▶ **AIM**: Set down the material exactly as given, please, from its first line through the line that includes "GLASS_LEAN = 0.6".

(Dataset records)
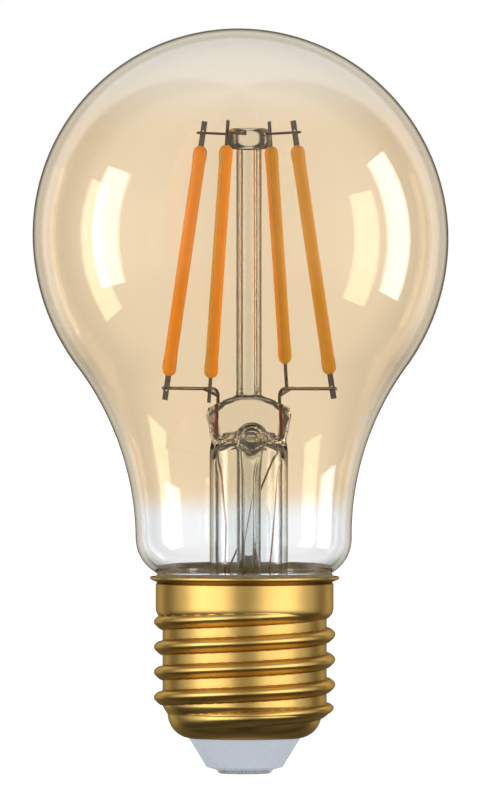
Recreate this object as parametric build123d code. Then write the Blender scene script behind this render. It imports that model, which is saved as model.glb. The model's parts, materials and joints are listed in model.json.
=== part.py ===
from build123d import *
from math import atan2, cos, degrees, hypot, radians, sin, sqrt
import os

os.makedirs("parts", exist_ok=True)

# A60 filament lamp on an E27 screw cap, with a wireless driver in the cap.
# Millimetres. The origin is the middle of the end contact's lower face, and
# +Z runs along the cap's axis towards the glass crown.

# Glass bulb
BULB_DIAMETER = 60.0
LAMP_HEIGHT = 107.5
GLASS_WALL = 0.8
BELLY_RADIUS = 31.5
WAIST_CENTRE = (57.0, 34.0)
SHOULDER_RADIUS = 5.8
SHOULDER_SWEEP = 60.0
NECK_RADIUS = 10.9
NECK_END_Z = 21.0
GLASS_LEAN = 0.6

# Glass stem inside the bulb, a little off the cap's axis
STEM_OFFSET_X = 0.6
FLARE_RADIUS = 5.65
FLARE_WALL = 0.9
FLARE_BEND = 7.0
FLARE_RIM = 0.8
FLARE_FOOT = 9.3
PINCH_START_Z = 46.5
PINCH_TOP_Z = 54.5
PINCH_OVALS = ((49.5, 5.7, 4.2), (51.5, 6.15, 2.6), (53.3, 6.1, 2.35), (PINCH_TOP_Z, 5.0, 2.0))
HOLLOW_OVALS = ((48.4, 4.6, 3.2), (49.8, 3.9, 1.6))
EXHAUST_DIAMETER = 3.5
EXHAUST_BORE = 1.8
EXHAUST_TOP_Z = 50.4
EXHAUST_TIP_Z = 17.8
EXHAUST_END_WALL = 0.8
VENT_Z = 48.6
VENT_DIAMETER = 2.4
POST_DIAMETER = 3.7
POST_BORE = 1.85
POST_START_Z = 52.4
BUTTON_DIAMETER = 6.35
BUTTON_START_Z = 90.05
BUTTON_HEIGHT = 3.05
BUTTON_ROUND = 0.9

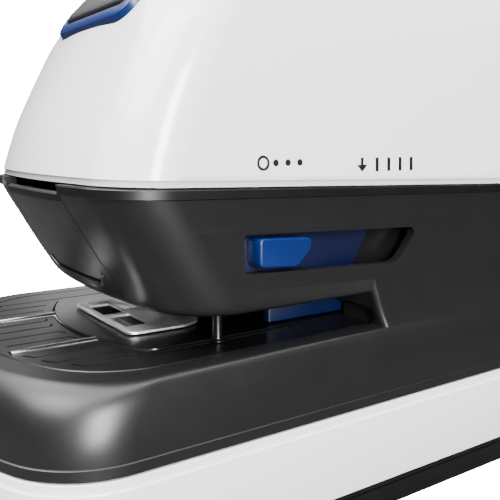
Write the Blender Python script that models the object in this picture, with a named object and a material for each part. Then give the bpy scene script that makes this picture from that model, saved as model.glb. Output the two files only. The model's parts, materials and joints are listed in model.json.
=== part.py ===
"""Electric desk stapler, built as an assembly of separate solids.

Frame: origin on the table under the middle of the machine, +Z up, the nose points to -Y,
and the side with the mode slider faces +X.  Sizes below are millimetres; MM turns them into metres.
"""
import bpy
import bmesh
from math import asin, cos, pi, radians, sin, sqrt
from mathutils import Vector

MM = 0.001
GAP = 0.3                       # clearance between neighbours

# ---- driving dimensions --------------------------------------------------------------------
BASE_HALF = 51.2                # half width of the white skirt
BASE_END = 143.2                # skirt ends at +-BASE_END along Y
DECK_Z = 46.9                   # paper deck
HEAD_HALF = 43.3                # half width of the head and neck
HEAD_FRONT = -118.4             # front of the lower head at the split line
NOSE_RADIUS = 188.0             # the wide arc across the front of the head
NOSE_CORNER = 15.4              # the corners beside it
HEAD_REAR = 137.0
HEAD_BOTTOM = 55.4              # underside of the head: the throat is DECK_Z..HEAD_BOTTOM
SPLIT_Z = 83.4                  # height of the split line at SPLIT_Y
SPLIT_Y = -95.0
SPLIT_FALL = 0.0256             # the split line falls towards the rear
TOP_Z = 148.0
THROAT_END = -46.6              # front of the neck at the underside of the head
WALL = 2.4
STAPLE_Y = -96.2                # plane of the staple being driven
GEAR_TEETH = 36
PINION_TEETH = 12
GEAR_AXIS = (-70.0, 97.0)       # y, z of the drive gear
PINION_AXIS = (-47.0, 88.7)
HINGE_AXIS = (-112.6, 79.0)     # y, z of the front door's pin
CLINCH_AXIS = (10.5, 42.0)      # x, z of the clinchers' pins
BUTTON_EDGE = (-102.1, 118.0)   # y, z of the button's lower edge
BUTTON_SLOPE = radians(41.5)
BUTTON_LENGTH = 35.0            # along the slope
BUTTON_HALF = 21.8
BEZEL_PROUD = 1.5                # how far the bezel and the cap stand above the cover
CAP_PROUD = 3.0

for old in list(bpy.data.objects):
    bpy.data.objects.remove(old, do_unlink=True)


# ---- finishes ------------------------------------------------------------------------------
def finish(name, color, rough, metal=0.0):
    mat = bpy.data.materials.new(name)
    mat.use_nodes = True
    shader = mat.node_tree.nodes["Principled BSDF"]
    shader.inputs["Base Color"].default_value = (*color, 1.0)
    shader.inputs["Roughness"].default_value = rough
    shader.inputs["Metallic"].default_value = metal
    return mat


WHITE = ((0.80, 0.80, 0.79), 0.22)
CHARCOAL = ((0.032, 0.032, 0.034), 0.35)
BLACK = ((0.008, 0.008, 0.009), 0.30)
BLUE = ((0.006, 0.075, 0.42), 0.35)
STEEL = ((0.62, 0.63, 0.65), 0.28, 1.0)
ZINC = ((0.48, 0.49, 0.50), 0.42, 1.0)
RUBBER = ((0.02, 0.02, 0.02), 0.85)
NYLON = ((0.75, 0.73, 0.66), 0.45)
BOARD = ((0.02, 0.16, 0.07), 0.45)


# ---- mesh helpers --------------------------------------------------------------------------
def make(name, verts, faces, look, pivot=(0, 0, 0), smooth=35.0):
    """One named object from points in mm, with its origin at pivot."""
    mesh = bpy.data.meshes.new(name)
    shift = Vector(pivot)
    mesh.from_pydata([(Vector(v) - shift) * MM for v in verts], [], faces)
    bm = bmesh.new()
    bm.from_mesh(mesh)
    bmesh.ops.recalc_face_normals(bm, faces=bm.faces[:])
    bm.to_mesh(mesh)
    bm.free()
    mesh.shade_smooth()
    mesh.set_sharp_from_angle(angle=radians(smooth))
    obj = bpy.data.objects.new(name, mesh)
    obj.location = shift * MM
    bpy.context.collection.objects.link(obj)
    if look is not None:
        mesh.materials.append(finish(name, *look))
    return obj


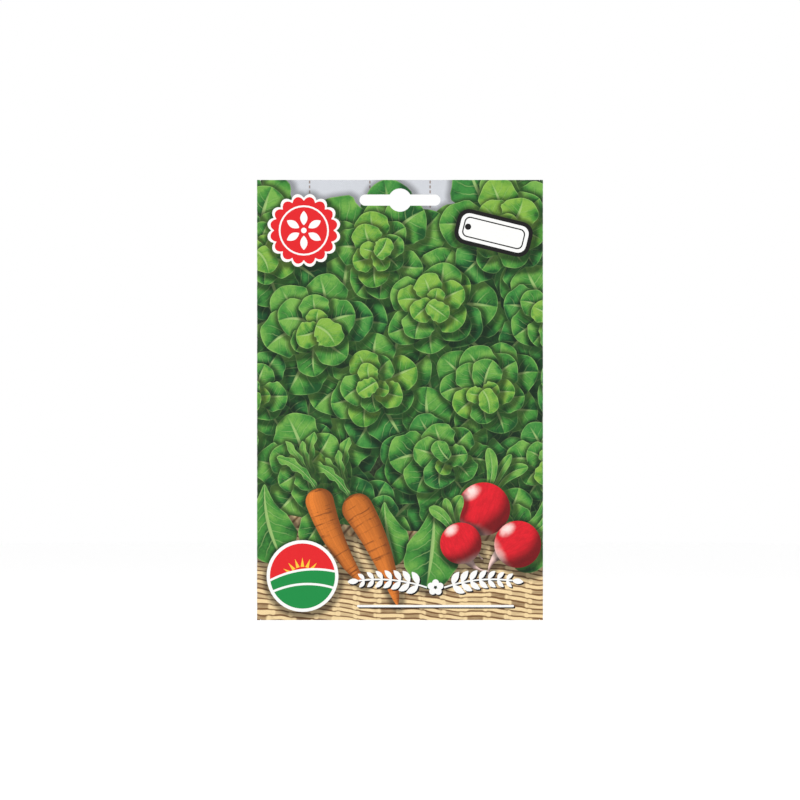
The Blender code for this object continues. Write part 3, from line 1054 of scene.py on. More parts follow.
def seal(centre, radius):
    """A red scalloped seal with a white rim and a ring of six white leaves round a dot."""
    parts = [
        Motif("white", scallops(centre, radius, SCALLOPS, SCALLOP_DEPTH)),
        stamp("seal_red", scallops(centre, radius - 1.2, SCALLOPS, SCALLOP_DEPTH)),
        stamp("white", ring(centre, radius * SEAL_CIRCLE, 32)),
        stamp("seal_red", ring(centre, radius * SEAL_CIRCLE - 0.7, 32)),
    ]
    for foot, tip in zip(ring(centre, 2.1, 6, math.pi / 6), ring(centre, 7.7, 6, math.pi / 6)):
        parts.append(lens_leaf("white", foot, tip, 0, 1.45, samples=10))
    return parts + [stamp("white", ring(centre, 1.1, 16))]


# Centre of the tag, and its turn in radians
TAG = (37.0, -13.0)
TAG_TURN = -0.24


def tag(centre, angle):
    """A blank white label with a heavy black rim and a string hole."""

    def box(width, height, radius):
        return turned(rounded_box(width, height, radius), angle, centre)

    hole = turned([(-10.4, 0.0)], angle, centre)[0]
    return [
        Motif("black", box(30.5, 14.0, 4.6)),
        stamp("white", box(27.3, 10.8, 3.2)),
        stamp("black", box(24.6, 8.2, 2.2)),
        stamp("white", box(23.6, 7.2, 1.8)),
        stamp("black", ring(hole, 1.25, 16)),
    ]


# Centre and radius of the roundel
ROUNDEL = (-38.5, -148.5)
ROUNDEL_RADIUS = 14.2


def sun_ray(x, z, angle, foot, tip, spread, casts=False):
    """One pointed ray of a sun about (x, z)."""
    ends = ((foot, -spread), (tip, 0.0), (foot, spread))
    return Motif("sun", [polar(x, z, reach, angle + off) for reach, off in ends], casts=casts)


def roundel(centre, radius):
    """A sun over two hills in a white-rimmed disc."""
    x, z = centre
    inner = radius - 1.3
    parts = [Motif("white", ring(centre, radius, 48)), stamp("seal_red", ring(centre, inner, 48))]
    for number in range(9):
        parts.append(sun_ray(x, z - 1.5, math.pi * (number + 0.5) / 9, 5.2, 8.8, 0.14))
    parts.append(stamp("sun", ring((x, z - 1.5), 4.4, 28)))

    def hill(rise, lean):
        """The part of the disc below a rising line, which arches like a hill."""
        turns = np.linspace(math.pi + rise, 2 * math.pi - rise + lean, 30)
        arc = np.stack((x + inner * np.cos(turns), z + inner * np.sin(turns)), 1)
        return np.vstack((arc, bow(arc[-1], arc[0], 0.09, 14)[1:-1]))

    for rise, lean in ((0.10, 0.28), (0.45, 0.12)):
        parts += [stamp("white", hill(rise, lean)), stamp("hill_green", hill(rise + 0.07, lean))]
    return parts


def linen():
    """The cloth that shows above the topmost leaves."""
    return [stamp("linen", block(-60, -14, 60, TOP + 4))]


def front_motifs(radius, seed):
    """Everything printed on the front, from the lowest to the topmost."""
    draw = random.Random(seed)
    motifs = [stamp("soil", block(-62, BOTTOM - 6, 62, TOP + 6))]
    motifs += linen() + rosettes(radius, draw) + straw_mat() + fallen_leaves(draw)
    for carrot_place in CARROTS:
        motifs += carrot(*carrot_place, draw)
    for radish_place in RADISHES:
        motifs += radish(*radish_place)
    motifs += garland(GARLAND) + seal(SEAL, SEAL_RADIUS)
    return motifs + tag(TAG, TAG_TURN) + roundel(ROUNDEL, ROUNDEL_RADIUS)


def on_back(x):
    """Place on the net of the back panel's point at x, seen from the front."""
    return BACK_START + LEFT_X - x


# Place, and direction in radians, of each sprig on the back
BACK_SPRIGS = ((-34, -142, 1.1), (34, -142, 2.04), (-40, -92, 1.3), (40, -92, 1.84))

# The sowing calendar: the months, counted from 0, in which the seed is sown and the crop is picked
SOWN = (2, 3, 4, 7, 8)
PICKED = (5, 6, 9, 10)
MONTH_STEP = 8.2
CALENDAR_Z = -49
PICTOGRAM_Z = -70.0


def back_motifs():
    """The back's design: a green and a yellow band, sprigs, a sowing calendar, signs and a box for notes."""
    middle = on_back(0.0)
    wide = 2 * HALF_WIDTH

    def box(width, height, radius, x, z, ink):
        return stamp(ink, turned(rounded_box(width, height, radius), 0, (on_back(x), z)))

    parts = [
        stamp("cream", block(on_back(60), LOW_Z - 1, LEFT_X, TOP)),
        box(wide + 6, 22, 0.5, 0, -24, "hill_green"),
        box(wide + 6, 1.2, 0.5, 0, -37, "sun"),
    ]
    parts += garland((middle, -23.5), "white", None)
    for x, z, turn in BACK_SPRIGS:
        parts += sprig((on_back(x), z), 34, turn, "pale_green", leaf=9.5, bend=0.08)
    for month in range(12):
        ink = "hill_green" if month in SOWN else "sun" if month in PICKED else "white"
        x = (month - 5.5) * MONTH_STEP
        parts += [box(7.4, 9.0, 1.2, x, CALENDAR_Z, "hill_green"), box(6.8, 8.4, 0.9, x, CALENDAR_Z, ink)]
    for number, ink in enumerate(("seal_red", "hill_green", "sun")):
        x = on_back((number - 1) * 26.0)
        for disc, radius in ((ink, 9.0), ("white", 8.2)):
            parts.append(stamp(disc, ring((x, PICTOGRAM_Z), radius, 40)))
        parts += pictogram(number, x, PICTOGRAM_Z)
    parts.append(box(82, 40, 2.5, 0, -112, "hill_green"))
    parts.append(box(81, 39, 2.1, 0, -112, "white"))
    for rule in range(4):
        parts.append(box(72, 0.35, 0.15, 0, -100.5 - rule * 8.0, "hill_green"))
    return parts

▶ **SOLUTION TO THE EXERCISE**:
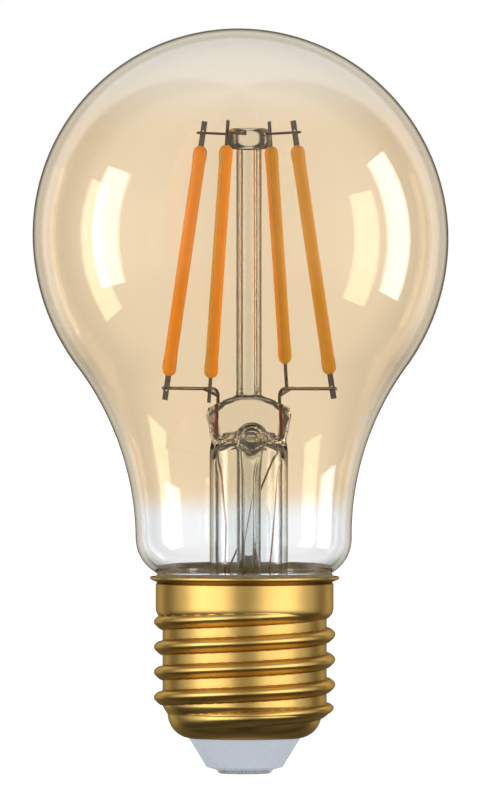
Recreate this object as parametric build123d code. Then write the Blender scene script behind this render. It imports that model, which is saved as model.glb. The model's parts, materials and joints are listed in model.json.
=== part.py ===
from build123d import *
from math import atan2, cos, degrees, hypot, radians, sin, sqrt
import os

os.makedirs("parts", exist_ok=True)

# A60 filament lamp on an E27 screw cap, with a wireless driver in the cap.
# Millimetres. The origin is the middle of the end contact's lower face, and
# +Z runs along the cap's axis towards the glass crown.

# Glass bulb
BULB_DIAMETER = 60.0
LAMP_HEIGHT = 107.5
GLASS_WALL = 0.8
BELLY_RADIUS = 31.5
WAIST_CENTRE = (57.0, 34.0)
SHOULDER_RADIUS = 5.8
SHOULDER_SWEEP = 60.0
NECK_RADIUS = 10.9
NECK_END_Z = 21.0
GLASS_LEAN = 0.6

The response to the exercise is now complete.